Exercise materials:
━━━━━━
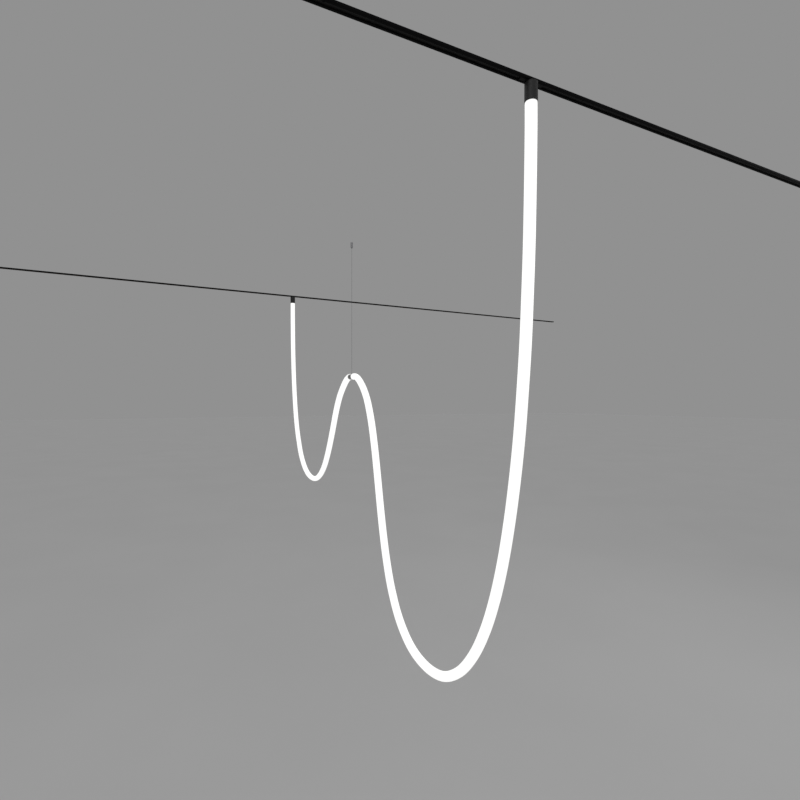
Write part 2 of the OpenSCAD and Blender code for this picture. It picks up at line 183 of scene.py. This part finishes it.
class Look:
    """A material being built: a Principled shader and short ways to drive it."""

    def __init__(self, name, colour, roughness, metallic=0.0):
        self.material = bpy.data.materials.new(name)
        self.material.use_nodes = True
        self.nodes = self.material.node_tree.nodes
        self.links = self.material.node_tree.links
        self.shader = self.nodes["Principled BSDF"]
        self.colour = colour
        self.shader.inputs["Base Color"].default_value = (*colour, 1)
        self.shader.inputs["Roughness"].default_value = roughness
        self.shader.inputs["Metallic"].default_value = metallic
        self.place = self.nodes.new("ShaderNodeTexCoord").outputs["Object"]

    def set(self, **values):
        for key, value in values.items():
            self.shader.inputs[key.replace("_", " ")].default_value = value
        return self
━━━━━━
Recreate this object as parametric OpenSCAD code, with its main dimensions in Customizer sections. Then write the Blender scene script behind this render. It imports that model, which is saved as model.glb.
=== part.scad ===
━━━━━━
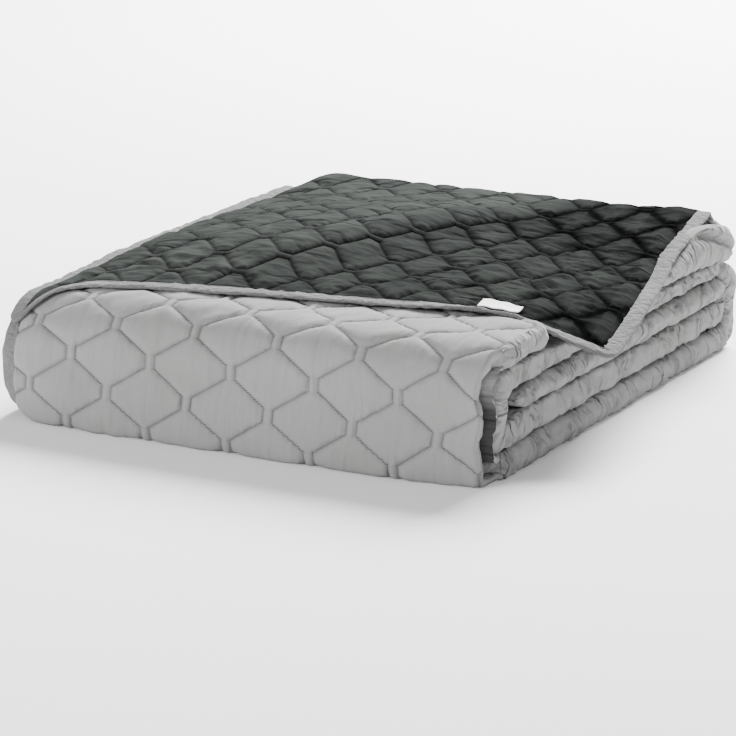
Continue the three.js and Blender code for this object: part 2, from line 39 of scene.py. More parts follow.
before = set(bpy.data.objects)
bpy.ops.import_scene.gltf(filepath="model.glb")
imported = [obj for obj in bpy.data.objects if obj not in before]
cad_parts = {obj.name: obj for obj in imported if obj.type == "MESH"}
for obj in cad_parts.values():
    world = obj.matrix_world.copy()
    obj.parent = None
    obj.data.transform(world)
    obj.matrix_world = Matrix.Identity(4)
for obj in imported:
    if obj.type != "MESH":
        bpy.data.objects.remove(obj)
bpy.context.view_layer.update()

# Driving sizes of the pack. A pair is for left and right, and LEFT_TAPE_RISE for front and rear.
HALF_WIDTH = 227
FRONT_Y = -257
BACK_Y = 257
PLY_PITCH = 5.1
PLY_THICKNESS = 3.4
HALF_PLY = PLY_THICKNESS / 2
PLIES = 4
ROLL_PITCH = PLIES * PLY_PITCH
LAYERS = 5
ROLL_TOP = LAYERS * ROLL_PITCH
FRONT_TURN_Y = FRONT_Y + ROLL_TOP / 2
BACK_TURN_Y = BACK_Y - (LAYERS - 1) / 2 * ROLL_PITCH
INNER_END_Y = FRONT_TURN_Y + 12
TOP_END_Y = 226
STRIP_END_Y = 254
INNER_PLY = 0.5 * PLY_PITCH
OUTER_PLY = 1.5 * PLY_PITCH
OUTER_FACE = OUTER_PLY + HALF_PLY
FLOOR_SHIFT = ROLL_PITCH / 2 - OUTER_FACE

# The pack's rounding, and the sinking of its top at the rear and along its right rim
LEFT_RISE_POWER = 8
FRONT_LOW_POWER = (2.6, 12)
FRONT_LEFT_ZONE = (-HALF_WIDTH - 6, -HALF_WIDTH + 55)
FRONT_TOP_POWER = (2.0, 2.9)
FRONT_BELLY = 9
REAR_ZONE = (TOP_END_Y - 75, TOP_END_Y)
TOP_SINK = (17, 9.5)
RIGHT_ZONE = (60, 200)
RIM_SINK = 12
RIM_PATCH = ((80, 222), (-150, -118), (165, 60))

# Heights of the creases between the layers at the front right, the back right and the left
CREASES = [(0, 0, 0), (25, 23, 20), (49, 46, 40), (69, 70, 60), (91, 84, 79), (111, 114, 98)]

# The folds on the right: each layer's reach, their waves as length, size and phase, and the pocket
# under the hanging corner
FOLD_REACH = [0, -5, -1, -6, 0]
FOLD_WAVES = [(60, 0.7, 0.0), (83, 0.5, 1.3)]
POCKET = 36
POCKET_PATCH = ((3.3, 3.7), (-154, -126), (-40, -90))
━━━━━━
Written task: Reproduce exactly the lines from the line with "Write part 2" through the line with "return self", both end lines included, and only those lines.

Worked solution:
Write part 2 of the OpenSCAD and Blender code for this picture. It picks up at line 183 of scene.py. This part finishes it.
class Look:
    """A material being built: a Principled shader and short ways to drive it."""

    def __init__(self, name, colour, roughness, metallic=0.0):
        self.material = bpy.data.materials.new(name)
        self.material.use_nodes = True
        self.nodes = self.material.node_tree.nodes
        self.links = self.material.node_tree.links
        self.shader = self.nodes["Principled BSDF"]
        self.colour = colour
        self.shader.inputs["Base Color"].default_value = (*colour, 1)
        self.shader.inputs["Roughness"].default_value = roughness
        self.shader.inputs["Metallic"].default_value = metallic
        self.place = self.nodes.new("ShaderNodeTexCoord").outputs["Object"]

    def set(self, **values):
        for key, value in values.items():
            self.shader.inputs[key.replace("_", " ")].default_value = value
        return self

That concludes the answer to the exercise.